Kargıpınarı (former Gilindire) is a neighbourhood in the municipality and district of Erdemli, Mersin Province, Turkey. Its population is 13,959 (2022). Before the 2013 reorganisation, it was a town (belde).

== Geography ==
Kargıpınarı is situated on the Mersin Antalya highway. The town is 12 km east of Erdemli and 25 km west of Mersin.

== Etymology and History ==
The former name of the town is Gilindire. There are two theories about the origin of this name. The town shares the same name with the river at the east side of the town. The earliest reference to the river can be found in Evliya Çelebi’s Seyahatname of 1671 with the name Gelendir. According to the other theory the name began to be used as recently as 19th century. It is known that the village had been established by Oghuz Turks (Turkmens) who had migrated from Aydıncık district of Mersin in the 19th century. The Turkmen used the former name of Aydıncık (which was Kelenderis) for their new home.
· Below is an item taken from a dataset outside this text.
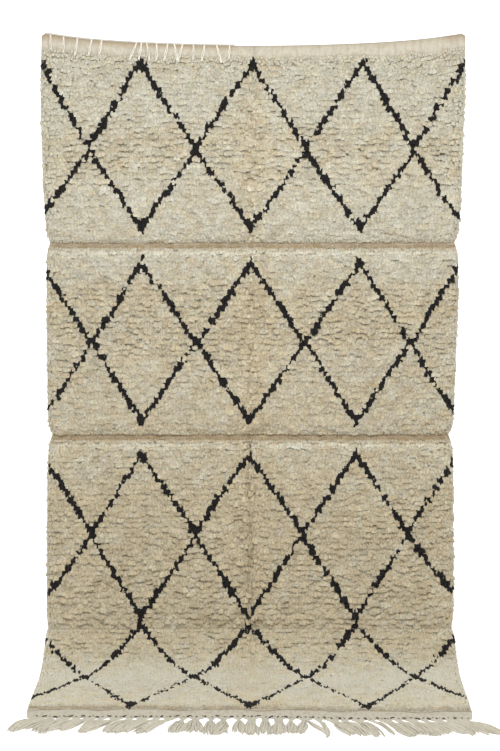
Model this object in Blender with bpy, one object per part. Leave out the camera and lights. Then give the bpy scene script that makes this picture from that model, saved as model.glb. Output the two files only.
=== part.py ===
"""A knotted shag rug that hangs from its top edge, with its lower end turned forward onto the floor.

Each piece is first modelled flat, as it left the loom: x runs across the rug, y down its length from the
top edge, and z is the height above the back of the cloth. hang() then carries every point of that flat
model to where the hanging rug has it. Metres, +Z up, the pile facing -Y, the floor at z = 0.
"""

import math

import bmesh
import bpy
import numpy as np

# ---- driving sizes, in metres ----
RUG_WIDTH = 1.49  # without the locks that stand out of its sides
RUG_LENGTH = 2.71  # with both flat-woven end bands, without the fringe
TOP_BAND = 0.033  # flat-woven band above the first row of pile
BOTTOM_BAND = 0.060  # flat-woven band below the last row of pile
CLOTH = 0.005  # thickness of the flat-woven ground
PILE = 0.021  # wool that stands on the ground
GAP = 0.0004  # left between a fringe's strip and the cloth's edge

# How the rug hangs: its slope from the vertical at places down its length.
# columns: place down the rug, degrees forward of straight down
HANGING_LEAN = (
    (0.00, -3.5),
    (1.00, 0.1),
    (2.00, 11.0),
)
FLOOR_BEND = (2.00, 2.45)  # places where the rug starts to turn forward, and where it lies flat
BEND_SMOOTHS = 0.8  # share of that bend over which the creases and folds die away
LINE_POINTS = 1400  # steps in which the hanging line is worked out
LINE_BEFORE, LINE_AFTER = 0.05, 0.30  # how far the line goes on above the top edge and below the bottom one

# The rug was kept folded in four, so it has three creases across it, sunk into the pile's side.
# columns: place down the rug, depth of the crease
CREASES = (
    (0.70, 0.017),
    (1.41, 0.019),
    (2.12, 0.008),
)
CREASE_REACH = 0.024  # how far above and below a crease the cloth dips
CREASE_EDGE = 1.3  # 1 for a knife-sharp crease, 2 for a round one
CREASE_PINCH = 0.010  # how far each side is drawn in at a crease
BAND_PINCH = 0.008  # and along the lower band, which has no pile to spread it
CREASE_THINNING = 0.25  # share of the pile that a crease presses flat
PANEL_BULGE = 0.012  # how far the cloth swells forward between two creases
FOLD_DEPTH, FOLD_REACH = 0.008, 0.045  # of the soft fold down the middle
FOLD_START = 0.13  # length below the top edge over which that fold opens
CURL_DEPTH, CURL_WIDTH = 0.006, 0.060  # how far the sides turn back, and over what width

EAR = 0.046  # rise of the held top corners over the middle of the top edge
EAR_REACH = 0.10  # how far down the rug that rise dies away
# The top edge's rise from its middle to a corner is a sum of powers of the place across.
# columns: share of the rise, power
EAR_CURVE = (
    (0.7, 2),
    (0.3, 8),
)
# columns: place down the rug, sideways shift of the rug there
SIDE_DRIFT = (
    (0.00, 0.012),
    (0.30, 0.008),
    (0.90, 0.008),
    (1.40, 0.001),
    (2.00, 0.000),
    (2.71, -0.006),
)

PILE_RIM = 0.020  # width over which the pile rounds off to the sides
PILE_RAMP = 0.022  # length over which the pile rises from a flat band
PILE_LUMPS = 0.18  # share by which the pile is uneven
# columns: waves across the rug, waves down the rug, start of the wave in turns
LUMP_WAVES = (
    (3.0, 17.0, 0.10),
    (7.0, 9.0, 0.55),
    (5.0, -13.0, 0.35),
)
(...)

But later the name of a spring around the village came to be used both for the village and for the river. (Kargıpınarı Spring of cane)

The population of the village increased in the first half of the 20th century and Kargıpınarı was declared a seat of township in 1969.

== Economy ==
The major economic activity is agriculture. Kargıpınarı is one of the most important citrus producers of the Mersin Province and Mersin Province is the most important citrus producer of Turkey. Other crops such as tomatoes and cucumbers are also produced. The citrus plantation is mostly in the north of the town. The Mediterranean coast is just about 2 km from the center of the town and the newer houses are built at the sea side as summer resort housing estates for the city dwellers.